Repeat each line exactly as it is written.
================================
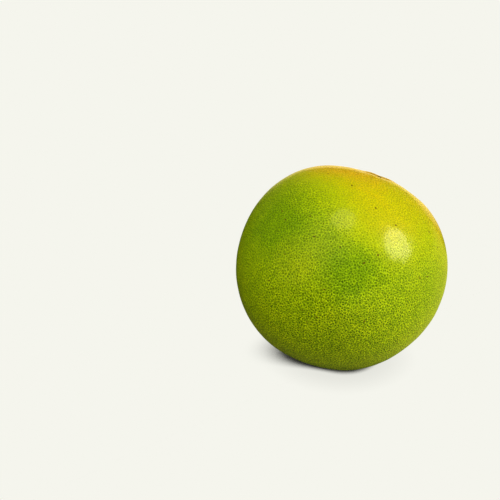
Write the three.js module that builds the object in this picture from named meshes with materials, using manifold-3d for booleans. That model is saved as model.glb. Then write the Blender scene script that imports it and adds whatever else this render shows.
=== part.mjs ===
// A pera orange: one whole sweet orange with its dry calyx, the button that the stalk leaves behind.
// Millimetres, +Z up. The fruit lies on z = 0 with its stem axis leaning, as a round fruit does when
// it is put down, and the origin is the middle of the small flat spot that it rests on.

import * as THREE from "three";
import { mergeVertices } from "three/addons/utils/BufferGeometryUtils.js";
import Module from "manifold-3d";

// The body, measured from the fruit's middle
const EQUATOR_RADIUS = 35.5;
const STEM_RADIUS = 34.7; // towards the stem, before that end is flattened and dimpled
const BLOSSOM_RADIUS = 35.2; // towards the other end, before it is flattened
const SQUARENESS = 2.07; // 2 is a plain ellipse, and a little more fills the shoulders

// Hollows round the two ends. Each has a depth and the distance along the skin over which it fades
const SHOULDER = { depth: 0.5, reach: 15 };
const DIMPLE = { depth: 2.6, reach: 5.0 };
const BLOSSOM_FLAT = { depth: 0.4, reach: 10 };
const BLOSSOM_SCAR = { depth: 0.35, reach: 1.7 };

// Furrows that run out from the calyx between the segments
const FURROWS = { count: 9, depth: 0.2, at: 6.5, reach: 4.5 };

// Swells and hollows that make the fruit uneven, in degrees and millimetres. Colatitude is measured
// from the stem. Longitude 0 is on the fruit's right as it lies, and 90 is behind
const SWELLS = [
  { colatitude: 11, longitude: 110, spread: 6, rise: 0.27 },
  { colatitude: 12, longitude: 50, spread: 7, rise: 0.27 },
  { colatitude: 20, longitude: 8, spread: 10, rise: -0.6 },
  { colatitude: 19, longitude: 155, spread: 8, rise: -0.35 },
  { colatitude: 18, longitude: 180, spread: 18, rise: -0.6 },
  { colatitude: 50, longitude: 180, spread: 34, rise: 0.3 },
  { colatitude: 58, longitude: 20, spread: 28, rise: 0.55 },
  { colatitude: 60, longitude: 300, spread: 26, rise: -0.25 },
  { colatitude: 80, longitude: 95, spread: 36, rise: -0.4 },
  { colatitude: 100, longitude: 0, spread: 30, rise: 0.3 },
  { colatitude: 105, longitude: 250, spread: 40, rise: 0.35 },
  { colatitude: 122, longitude: 0, spread: 24, rise: -1.0 },
  { colatitude: 165, longitude: 0, spread: 22, rise: -0.5 },
];

// The calyx: a stub of stalk on a five-lobed button that is pressed to the skin
const STUB = { radius: 1.15, height: 0.6, cup: 0.2 };
const LOBES = { count: 5, notch: 2.2, tip: 3.7, bluntness: 0.12 };
const BUTTON_THICK = 0.85; // beside the stub
const LOBE_THICK = 0.55; // near the rim
const RIM_THICK = 0.4;
const SEAT_GAP = 0.3; // between the calyx and the skin
const CALYX_SHIFT = 0.6; // the calyx sits this far off the stem axis, towards longitude 0

// How the fruit lies
const LEAN = 28.5; // degrees from upright
const LEAN_TOWARDS = 41.4; // the compass direction of the lean, in degrees from +X towards +Y
const SPIN = -46.6; // about its own stem axis, in degrees
const MIDDLE = new THREE.Vector3(-0.3, -1.3, 34.8); // where the fruit's middle is

// How finely the skins are divided
const FRUIT_RINGS = 54;
const FRUIT_COLUMNS = 76;
const END_CROWDING = 0.5; // 0 spaces the rings evenly, and more draws them to the two ends
const CALYX_COLUMNS = 60;

const { degToRad } = THREE.MathUtils;
const fade = (distance, reach) => Math.exp(-((distance / reach) ** 2));

function direction(colatitude, longitude) {
  return new THREE.Vector3(
    Math.sin(colatitude) * Math.cos(longitude),
    Math.sin(colatitude) * Math.sin(longitude),
    Math.cos(colatitude),
  );
}

// Distance from the fruit's middle to its skin. Colatitude is measured from the stem, in radians.
function skinRadius(colatitude, longitude) {
  const pole = Math.cos(colatitude) > 0 ? STEM_RADIUS : BLOSSOM_RADIUS;
  const across = Math.abs(Math.sin(colatitude) / EQUATOR_RADIUS) ** SQUARENESS;
  const along = Math.abs(Math.cos(colatitude) / pole) ** SQUARENESS;
  let radius = (across + along) ** (-1 / SQUARENESS);

  const fromStem = EQUATOR_RADIUS * colatitude;
  const fromBlossom = EQUATOR_RADIUS * (Math.PI - colatitude);
  radius -= SHOULDER.depth * fade(fromStem, SHOULDER.reach);
  radius -= DIMPLE.depth * fade(fromStem, DIMPLE.reach);
  radius -= BLOSSOM_FLAT.depth * fade(fromBlossom, BLOSSOM_FLAT.reach);
  radius -= BLOSSOM_SCAR.depth * fade(fromBlossom, BLOSSOM_SCAR.reach);
  radius -= furrowDepth(fromStem, longitude);

  const here = direction(colatitude, longitude);
  for (const swell of SWELLS) {
    const top = direction(degToRad(swell.colatitude), degToRad(swell.longitude));
    radius += swell.rise * fade(here.angleTo(top), degToRad(swell.spread));
  }
  return radius;
}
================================
EXERCISE SOLUTION:
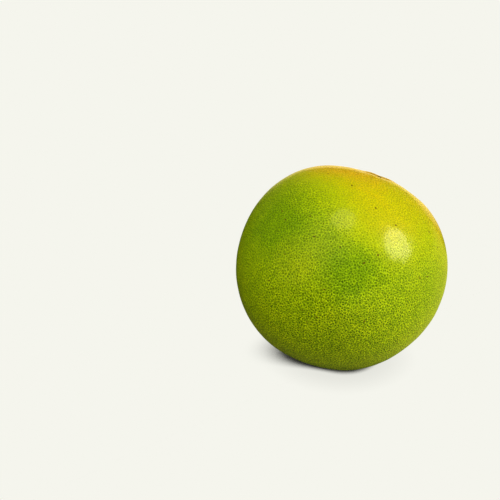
Write the three.js module that builds the object in this picture from named meshes with materials, using manifold-3d for booleans. That model is saved as model.glb. Then write the Blender scene script that imports it and adds whatever else this render shows.
=== part.mjs ===
// A pera orange: one whole sweet orange with its dry calyx, the button that the stalk leaves behind.
// Millimetres, +Z up. The fruit lies on z = 0 with its stem axis leaning, as a round fruit does when
// it is put down, and the origin is the middle of the small flat spot that it rests on.

import * as THREE from "three";
import { mergeVertices } from "three/addons/utils/BufferGeometryUtils.js";
import Module from "manifold-3d";

// The body, measured from the fruit's middle
const EQUATOR_RADIUS = 35.5;
const STEM_RADIUS = 34.7; // towards the stem, before that end is flattened and dimpled
const BLOSSOM_RADIUS = 35.2; // towards the other end, before it is flattened
const SQUARENESS = 2.07; // 2 is a plain ellipse, and a little more fills the shoulders

// Hollows round the two ends. Each has a depth and the distance along the skin over which it fades
const SHOULDER = { depth: 0.5, reach: 15 };
const DIMPLE = { depth: 2.6, reach: 5.0 };
const BLOSSOM_FLAT = { depth: 0.4, reach: 10 };
const BLOSSOM_SCAR = { depth: 0.35, reach: 1.7 };

// Furrows that run out from the calyx between the segments
const FURROWS = { count: 9, depth: 0.2, at: 6.5, reach: 4.5 };

// Swells and hollows that make the fruit uneven, in degrees and millimetres. Colatitude is measured
// from the stem. Longitude 0 is on the fruit's right as it lies, and 90 is behind
const SWELLS = [
  { colatitude: 11, longitude: 110, spread: 6, rise: 0.27 },
  { colatitude: 12, longitude: 50, spread: 7, rise: 0.27 },
  { colatitude: 20, longitude: 8, spread: 10, rise: -0.6 },
  { colatitude: 19, longitude: 155, spread: 8, rise: -0.35 },
  { colatitude: 18, longitude: 180, spread: 18, rise: -0.6 },
  { colatitude: 50, longitude: 180, spread: 34, rise: 0.3 },
  { colatitude: 58, longitude: 20, spread: 28, rise: 0.55 },
  { colatitude: 60, longitude: 300, spread: 26, rise: -0.25 },
  { colatitude: 80, longitude: 95, spread: 36, rise: -0.4 },
  { colatitude: 100, longitude: 0, spread: 30, rise: 0.3 },
  { colatitude: 105, longitude: 250, spread: 40, rise: 0.35 },
  { colatitude: 122, longitude: 0, spread: 24, rise: -1.0 },
  { colatitude: 165, longitude: 0, spread: 22, rise: -0.5 },
];

// The calyx: a stub of stalk on a five-lobed button that is pressed to the skin
const STUB = { radius: 1.15, height: 0.6, cup: 0.2 };
const LOBES = { count: 5, notch: 2.2, tip: 3.7, bluntness: 0.12 };
const BUTTON_THICK = 0.85; // beside the stub
const LOBE_THICK = 0.55; // near the rim
const RIM_THICK = 0.4;
const SEAT_GAP = 0.3; // between the calyx and the skin
const CALYX_SHIFT = 0.6; // the calyx sits this far off the stem axis, towards longitude 0

// How the fruit lies
const LEAN = 28.5; // degrees from upright
const LEAN_TOWARDS = 41.4; // the compass direction of the lean, in degrees from +X towards +Y
const SPIN = -46.6; // about its own stem axis, in degrees
const MIDDLE = new THREE.Vector3(-0.3, -1.3, 34.8); // where the fruit's middle is

// How finely the skins are divided
const FRUIT_RINGS = 54;
const FRUIT_COLUMNS = 76;
const END_CROWDING = 0.5; // 0 spaces the rings evenly, and more draws them to the two ends
const CALYX_COLUMNS = 60;

const { degToRad } = THREE.MathUtils;
const fade = (distance, reach) => Math.exp(-((distance / reach) ** 2));

function direction(colatitude, longitude) {
  return new THREE.Vector3(
    Math.sin(colatitude) * Math.cos(longitude),
    Math.sin(colatitude) * Math.sin(longitude),
    Math.cos(colatitude),
  );
}

// Distance from the fruit's middle to its skin. Colatitude is measured from the stem, in radians.
function skinRadius(colatitude, longitude) {
  const pole = Math.cos(colatitude) > 0 ? STEM_RADIUS : BLOSSOM_RADIUS;
  const across = Math.abs(Math.sin(colatitude) / EQUATOR_RADIUS) ** SQUARENESS;
  const along = Math.abs(Math.cos(colatitude) / pole) ** SQUARENESS;
  let radius = (across + along) ** (-1 / SQUARENESS);

  const fromStem = EQUATOR_RADIUS * colatitude;
  const fromBlossom = EQUATOR_RADIUS * (Math.PI - colatitude);
  radius -= SHOULDER.depth * fade(fromStem, SHOULDER.reach);
  radius -= DIMPLE.depth * fade(fromStem, DIMPLE.reach);
  radius -= BLOSSOM_FLAT.depth * fade(fromBlossom, BLOSSOM_FLAT.reach);
  radius -= BLOSSOM_SCAR.depth * fade(fromBlossom, BLOSSOM_SCAR.reach);
  radius -= furrowDepth(fromStem, longitude);

  const here = direction(colatitude, longitude);
  for (const swell of SWELLS) {
    const top = direction(degToRad(swell.colatitude), degToRad(swell.longitude));
    radius += swell.rise * fade(here.angleTo(top), degToRad(swell.spread));
  }
  return radius;
}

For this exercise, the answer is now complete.